I’d planned to write about DNDN’s ups and downs but a human encounter last night derailed my thoughts. A man needed a blanket.
My traffic spikes when I write about stocks (particularly DNDN or MVIS), or when I write about positive global social trends (Golden Revolution) or simply sweet days (Ignore The News). This blog is inspired by my book, Dream. Invest. Live., which gives me a lot of writing latitude. The two most popular themes are investing and living. That covers a lot of territory and also explains why I’ve blogged a couple of thousand words a week for the last few years. (Go back to the original blog for the whole story.) But sometimes I write about what affects me. I suspect last night’s event affected more than a few of us.
Tuesday evenings are dance practice. We have no formal organization. A loose collection of volunteers choose music, set up a sound system, prep and clean the hall, and collect money as a fundraiser for a 1927 dance hall. (What were they thinking two years before the crash of 1929?) Last night was a relatively busy night, just enough folks to pay for the heat and maybe a bit for the hall and enough to be able to practice with lots of different partners. Considering the winter storm deluging the world outside, I was impressed with the turnout. Luckily the power stayed on.
About thirty minutes after we started, a man wearing too many layers walked in. He didn’t look like he was there to dance. He looked homeless. He politely talked discreetly to a few folks and then left. I’d seen him earlier when I was at the store across the parking lot. He’d been nursing a cup of hot coffee in a commons area that was warm and dry, but that closed when the last business locked its doors for the night. I saw him a couple of times there, once in the grocery and once in a print shop. Every time he was courteously crossing a comfort zone.
He didn’t talk to me. Maybe I was good at avoiding him. I suspected him of something, but didn’t know what. Something wasn’t right. For a homeless man he was wearing relatively good warm clothes. His face wasn’t weathered. His posture was erect. It was as if he was recently homeless, or more accurately, housed until recently. I guessed that he was in his sixties. When he was in the dance hall I watched as he walked past everyone’s jackets, coats and purses. When he was in the grocery and the print shop I assumed that the proprietors he was talking to were attentive to anything odd.
After he left the dance hall people were quietly asking each other about local shelters and spare blankets. Whidbey has many wonders but there is no homeless shelter on the south end that I know of. The thrift shops probably had spare blankets but they were closed. I thought about what I had in my car, but there wasn’t anything that would help in the rain.
I felt guilty about mistrusting him, or at least about not feeling more compassionately towards him. In wealthier days I had more resources for such times. I’d rarely given directly because once when I did it turned into a semi-stalker scenario. But last night felt more poignant. My money is tight. Unless my finances improve dramatically soon, I’ll be tapping a shrunken IRA soon. Another of the dancers was without power because of the storm.
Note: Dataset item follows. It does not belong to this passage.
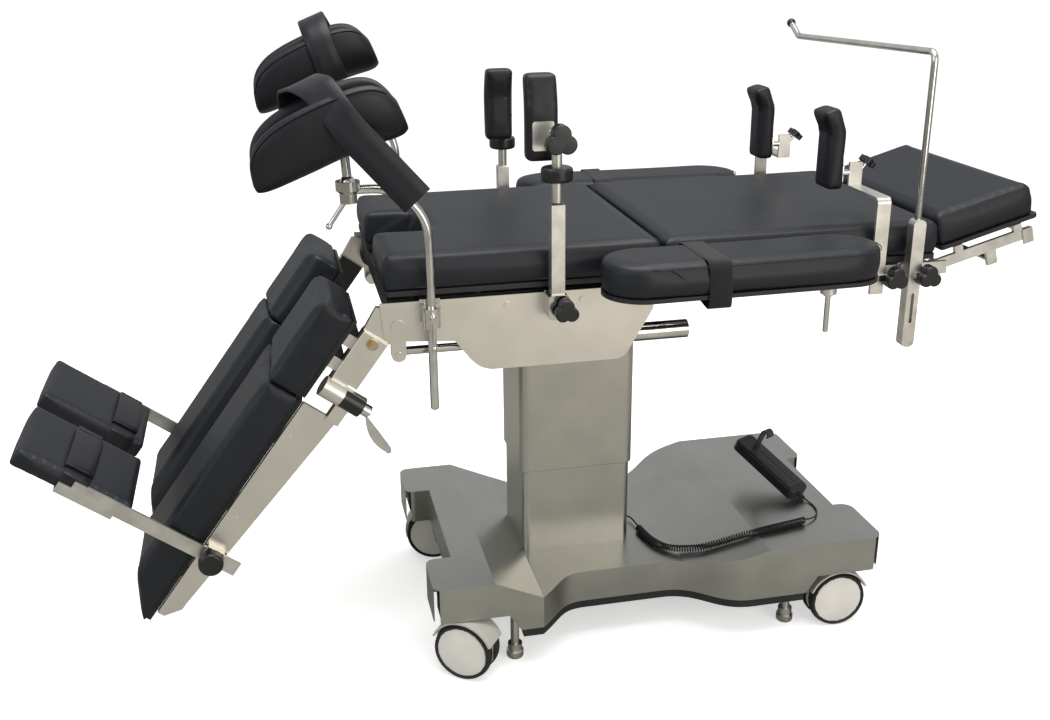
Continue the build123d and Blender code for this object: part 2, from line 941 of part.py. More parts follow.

Another had no heat because a tree threatened the house and a propane tank that had to be moved. That emergency expense can be tough on someone recently unemployed. Within that room were people who had been or were close to his situation.
He wasn’t a homeless. Sometimes homeless is used as a label without reference to being a homeless person, a person without a home. He was a gentleman without a home, or a blanket, on a 40 degree night with 30 knot winds and over an inch of rain coming down. Now I realize that I should have a space blanket in the car as part of my emergency kit, and if I did, I could’ve given it to him – after I got past my suspicion and caution.
He is also a reminder of our current social upheaval. Debates rage between pundits and politicians about their ideologies. Pragmatism never seems to enter the debate. Yet, for every social ill, someone needs a pragmatic solution now. Food, shelter, and health care are immediate needs that don’t wait for debates.
He is also a reminder of the value of appreciating each moment and individual dignity. He maintained dignity throughout. I am typing this in a home without heat or power because the storm interrupted services yet again; but I appreciate the sound roof, walls, and windows, a full pantry, a laptop with hours of battery charge remaining, and a thermos of hot tea. I also appreciate the ability to help a friend who just called about a fence that needs to be rebuilt quickly. A tree fell across it, opening an escape route for much of a menagerie. The fence needs to be repaired before the animals find the gap.
I wish I’d treated him better. I console myself thinking that maybe he is actually fine and that he was only testing the neighbors to see how compassionate we are. Maybe his better attire was a sign of poor costuming and his poise was proof of a better life. I suspect not.
Tomorrow is Thanksgiving, and thanks to him I will appreciate it more. Today, I think I’ll rummage around, find a spare blanket, and put it the car just in case. And I hope he is warm and well and heading to better days.